In folk tradition away from the temple contexts, the Yali exists in forest stories as a creature that simply cannot be stopped by conventional means. Warriors who encounter it in legends don’t defeat it — they survive it, which is treated as achievement enough.


9. Vetala — The Corpse That Thinks

Illustration of King Vikramaditya encountering a vetala, from the Vetala Panchavimshati. 

The Vetala is known to people who’ve read the Baital Pachisi — the twenty-five stories of King Vikramaditya and the corpse-spirit he carried on his back through a graveyard. But outside that specific literary context, the Vetala as a creature is deeply misunderstood and underappreciated.

The Vetala is a spirit that inhabits corpses. It hangs upside down from trees in cremation grounds. It has the ability to see past, present, and future simultaneously — which is why it speaks in riddles and stories rather than direct answers.

The Vikramaditya tales have the king carrying the Vetala-possessed corpse to a sorcerer, with the Vetala telling him a complex story each night and asking a question at the end. Vikramaditya, too intelligent to pretend ignorance, always answers — which breaks the silence condition and forces them to return to the beginning.

The Vetala isn’t trying to destroy Vikramaditya. It’s testing him. Evaluating his wisdom. A supernatural creature that specifically chooses to engage with the most intelligent human it can find and challenge them over and over — not out of malice, but out of something closer to respect.

That’s a more interesting horror figure than anything that just wants to eat you.


10. Kuttichatan — Kerala’s Mischievous Demon

Most supernatural beings in Indian folklore are categorized cleanly — malevolent, benevolent, or neutral. The Kuttichatan from Kerala refuses that categorization with what feels like deliberate stubbornness.

Kuttichatan means “little Chatan” — a minor deity or spirit figure in Kerala’s indigenous tradition that can be mischievous, helpful, troublesome, or dangerous depending entirely on how you treat it and what it decides about you.

Kuttichatan worship exists — families that propitiate it, maintain a relationship with it, keep it from becoming destructive. The offerings are specific. The rituals are inherited. And if the practice lapses, the Kuttichatan doesn’t simply leave — it makes its displeasure known through household disorder, illness, and the specific misfortune of small things going wrong constantly in ways that add up to something unbearable.

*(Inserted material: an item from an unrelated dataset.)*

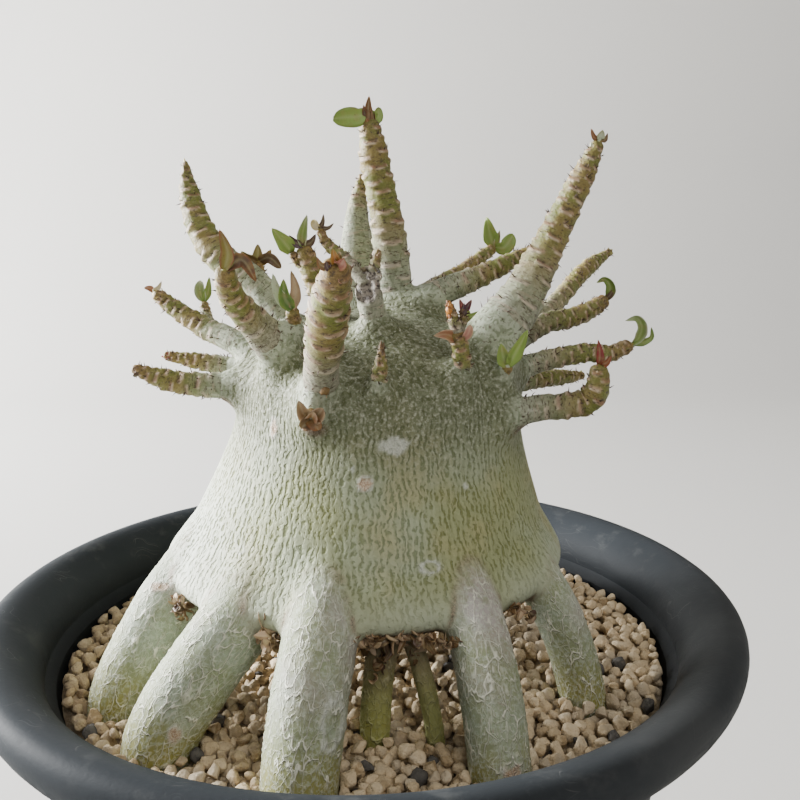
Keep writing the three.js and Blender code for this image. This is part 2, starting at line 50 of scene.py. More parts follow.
SENSOR_MM = 36.0
LENS_MM = 42.75
CAMERA_PLACE = (0.0, -0.2701, 0.2631)
CAMERA_HEADING, CAMERA_DIP, CAMERA_ROLL = -2.375, 11.76, -0.386


def make_camera():
    data = bpy.data.cameras.new("camera")
    data.sensor_width = SENSOR_MM
    data.lens = LENS_MM
    camera = bpy.data.objects.new("camera", data)
    bpy.context.scene.collection.objects.link(camera)
    turn = (Matrix.Rotation(math.radians(CAMERA_HEADING), 4, "Z")
            @ Matrix.Rotation(math.radians(90.0 - CAMERA_DIP), 4, "X")
            @ Matrix.Rotation(math.radians(CAMERA_ROLL), 4, "Z"))
    camera.matrix_world = Matrix.Translation(CAMERA_PLACE) @ turn
    bpy.context.scene.camera = camera


make_camera()


# Curves, noise and meshes

def spline(points, step):
    """Points about a step apart on the smooth curve through points, and how far along each one is."""
    p = np.array(points, float)
    ends = np.vstack([2 * p[0] - p[1], p, 2 * p[-1] - p[-2]])
    runs = []
    for i in range(len(p) - 1):
        a, b, c, d = ends[i:i + 4]
        d0, d1, d2 = (max(np.linalg.norm(v), 1e-6) ** 0.5 for v in (b - a, c - b, d - c))
        m1 = ((b - a) / d0 - (c - a) / (d0 + d1) + (c - b) / d1) * d1
        m2 = ((c - b) / d1 - (d - b) / (d1 + d2) + (d - c) / d2) * d1
        t = np.linspace(0, 1, 24, endpoint=False)[:, None]
        runs.append(b * (2 * t ** 3 - 3 * t ** 2 + 1) + m1 * (t ** 3 - 2 * t ** 2 + t)
                    + c * (-2 * t ** 3 + 3 * t ** 2) + m2 * (t ** 3 - t ** 2))
    dense = np.vstack(runs + [p[-1:]])
    far = np.concatenate([[0], np.cumsum(np.linalg.norm(np.diff(dense, axis=0), axis=1))])
    count = max(3, int(round(far[-1] / step)) + 1)
    at = np.linspace(0, far[-1], count)
    return np.stack([np.interp(at, far, dense[:, k]) for k in range(3)], 1), at


def spread(values, fraction):
    """Values of an evenly spaced list at fractions from 0 to 1."""
    return np.interp(fraction, np.linspace(0, 1, len(values)), values)


def unit(vectors):
    """A vector, or each row of an array of them, at a length of one."""
    return vectors / np.linalg.norm(vectors, axis=-1, keepdims=True)


def axes_across(way, hint=(0.3, 0.2, 0.9)):
    """Two directions square to way and to each other."""
    across = unit(np.cross(way, hint))
    return across, np.cross(way, across)


def sleeve(rings, count):
    """Faces of a tube of rings, whose two last points close its end and its start."""
    faces = []
    last, tip = (rings - 1) * count, rings * count
    for j in range(count):
        k = (j + 1) % count
        for low in range(0, last, count):
            faces.append((low + j, low + k, low + count + k, low + count + j))
        faces += [(last + j, last + k, tip), (k, j, tip + 1)]
    return faces


def frames(line):
    """Heading and two side vectors that turn as little as they can along a line."""
    heading = unit(np.gradient(line, axis=0))
    out = np.zeros_like(line)
    across = np.array([0.3, 1.0, 0.2])
    for i, h in enumerate(heading):
        across = unit(across - h * (across @ h))
        out[i] = across
    return heading, out, np.cross(out, heading)


SHUFFLE = np.tile(rng.permutation(256), 2)
SLOPES = unit(rng.normal(size=(256, 3)))


def noise(p, seed=0):
    """Smooth random field from about -1 to 1 at points p."""
    base = np.floor(p).astype(np.int64)
    f = p - base
    u = f * f * f * (f * (f * 6 - 15) + 10)
    total = np.zeros(len(p))
    for dx in (0, 1):
        for dy in (0, 1):
            for dz in (0, 1):
                h = SHUFFLE[(base[:, 0] + dx + seed) & 255]
                h = SHUFFLE[(h + base[:, 1] + dy) & 255]
                h = SHUFFLE[(h + base[:, 2] + dz) & 255]
                w = np.where(dx, u[:, 0], 1 - u[:, 0]) * np.where(dy, u[:, 1], 1 - u[:, 1])
                w = w * np.where(dz, u[:, 2], 1 - u[:, 2])
                total += w * ((f - (dx, dy, dz)) * SLOPES[h]).sum(1)
    return total * 1.6


def smooth(x, low, high):
    """Soft step from 0 at low to 1 at high."""
    t = np.clip((x - low) / (high - low), 0, 1)
    return t * t * (3 - 2 * t)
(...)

Unlike most horror entities that operate at maximum impact — appearing dramatically, delivering catastrophic results — the Kuttichatan is a slow accumulation. The cup that always falls off the shelf. The door that never latches properly. The child who won’t stop crying at 3 AM. The feeling that someone small and very unhappy is living in the corner of your house and has been there long enough to feel ownership of the space.

That very specific brand of domestic haunting is the Kuttichatan’s specialty. And it is, in its quiet way, one of the most unsettling things in this entire list.


What India’s Forgotten Creatures Tell Us

Look at these ten together and a pattern emerges.

The Thlen and the Bira are about what people do for wealth — the secret bargains, the inherited debts. The Jokhini and the Rantas are about the specific vulnerabilities of women and those who protect them. The Baak is about the terror of not recognizing your own people. The Vetala is about the relationship between intelligence and supernatural power.

Indian folklore didn’t invent these creatures to frighten children into good behavior. It invented them to process real things — economic anxiety, community trust, the danger of rivers and winter and dark forests, what happens when desire becomes obsession.

Every one of these beings is a question dressed as a monster.

And the questions haven’t stopped being relevant just because we stopped telling the stories.


India has enough forgotten creatures to fill a library. These ten are barely the surface. Every district has its own shadows — beings that don’t have English Wikipedia pages, that exist only in the memory of the people who grew up hearing about them. Those are the ones worth finding before the last person who remembers them is gone.